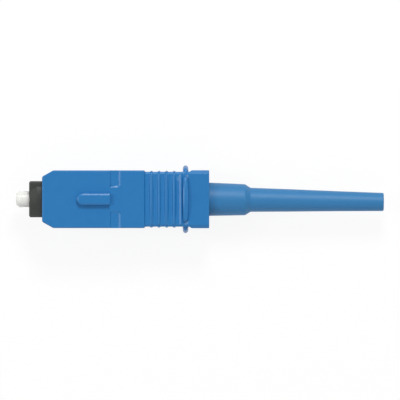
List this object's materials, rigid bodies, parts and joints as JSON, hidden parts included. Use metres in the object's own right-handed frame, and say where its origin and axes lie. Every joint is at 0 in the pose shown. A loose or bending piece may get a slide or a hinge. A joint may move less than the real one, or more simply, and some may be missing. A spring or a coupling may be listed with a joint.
{
  "type": "fibre optic connector",
  "caption": "Push-pull fibre connector with a keyed, ribbed housing that slides on a black plug frame, a sprung ceramic ferrule and a long tapered boot.",
  "frame": {"origin": "centre of the ferrule's end face, on the optical axis", "axes": "+X along the optical axis from the ferrule to the boot's tail, +Z out of the face that carries the key, +Y across the broad face"},
  "size_m": [0.0575, 0.0106, 0.009],
  "materials": {
    "zirconia": "polished ceramic",
    "nickel_plate": "nickel plate on brass",
    "ptfe": "waxy white",
    "spring_steel": "drawn wire",
    "black_plastic": "satin moulding",
    "boot_plastic": "soft satin",
    "blue_plastic": "satin moulding"
  },
  "bodies": {
    "connector": {"plug_frame": "black_plastic", "stop_ring": "nickel_plate", "boot": "boot_plastic"},
    "outer_grip": {"grip": "blue_plastic"},
    "ferrule_group": {"ferrule": "zirconia", "ferrule_flange": "nickel_plate", "lead_in_tube": "ptfe", "spring": "spring_steel"}
  },
  "joints": [
    {"name": "grip_slide", "type": "slide", "parent": "connector", "child": "outer_grip", "axis": [1, 0, 0], "range_m": [0, 0.002]},
    {"name": "ferrule_slide", "type": "slide", "parent": "connector", "child": "ferrule_group", "axis": [1, 0, 0], "range_m": [0, 0.0015], "stiffness_N_per_m": 1600, "deforming": ["spring"]}
  ]
}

Your goal: Return every line exactly.

Solution for this task:
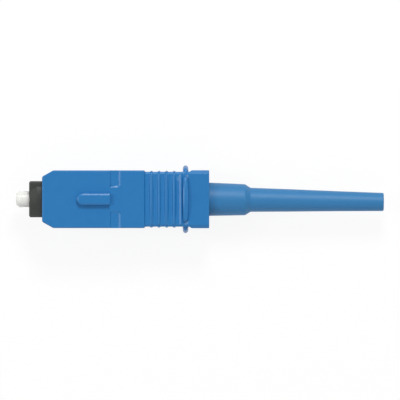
List this object's materials, rigid bodies, parts and joints as JSON, hidden parts included. Use metres in the object's own right-handed frame, and say where its origin and axes lie. Every joint is at 0 in the pose shown. A loose or bending piece may get a slide or a hinge. A joint may move less than the real one, or more simply, and some may be missing. A spring or a coupling may be listed with a joint.
{
  "type": "fibre optic connector",
  "caption": "Push-pull fibre connector with a keyed, ribbed housing that slides on a black plug frame, a sprung ceramic ferrule and a long tapered boot.",
  "frame": {"origin": "centre of the ferrule's end face, on the optical axis", "axes": "+X along the optical axis from the ferrule to the boot's tail, +Z out of the face that carries the key, +Y across the broad face"},
  "size_m": [0.0575, 0.0106, 0.009],
  "materials": {
    "zirconia": "polished ceramic",
    "nickel_plate": "nickel plate on brass",
    "ptfe": "waxy white",
    "spring_steel": "drawn wire",
    "black_plastic": "satin moulding",
    "boot_plastic": "soft satin",
    "blue_plastic": "satin moulding"
  },
  "bodies": {
    "connector": {"plug_frame": "black_plastic", "stop_ring": "nickel_plate", "boot": "boot_plastic"},
    "outer_grip": {"grip": "blue_plastic"},
    "ferrule_group": {"ferrule": "zirconia", "ferrule_flange": "nickel_plate", "lead_in_tube": "ptfe", "spring": "spring_steel"}
  },
  "joints": [
    {"name": "grip_slide", "type": "slide", "parent": "connector", "child": "outer_grip", "axis": [1, 0, 0], "range_m": [0, 0.002]},
    {"name": "ferrule_slide", "type": "slide", "parent": "connector", "child": "ferrule_group", "axis": [1, 0, 0], "range_m": [0, 0.0015], "stiffness_N_per_m": 1600, "deforming": ["spring"]}
  ]
}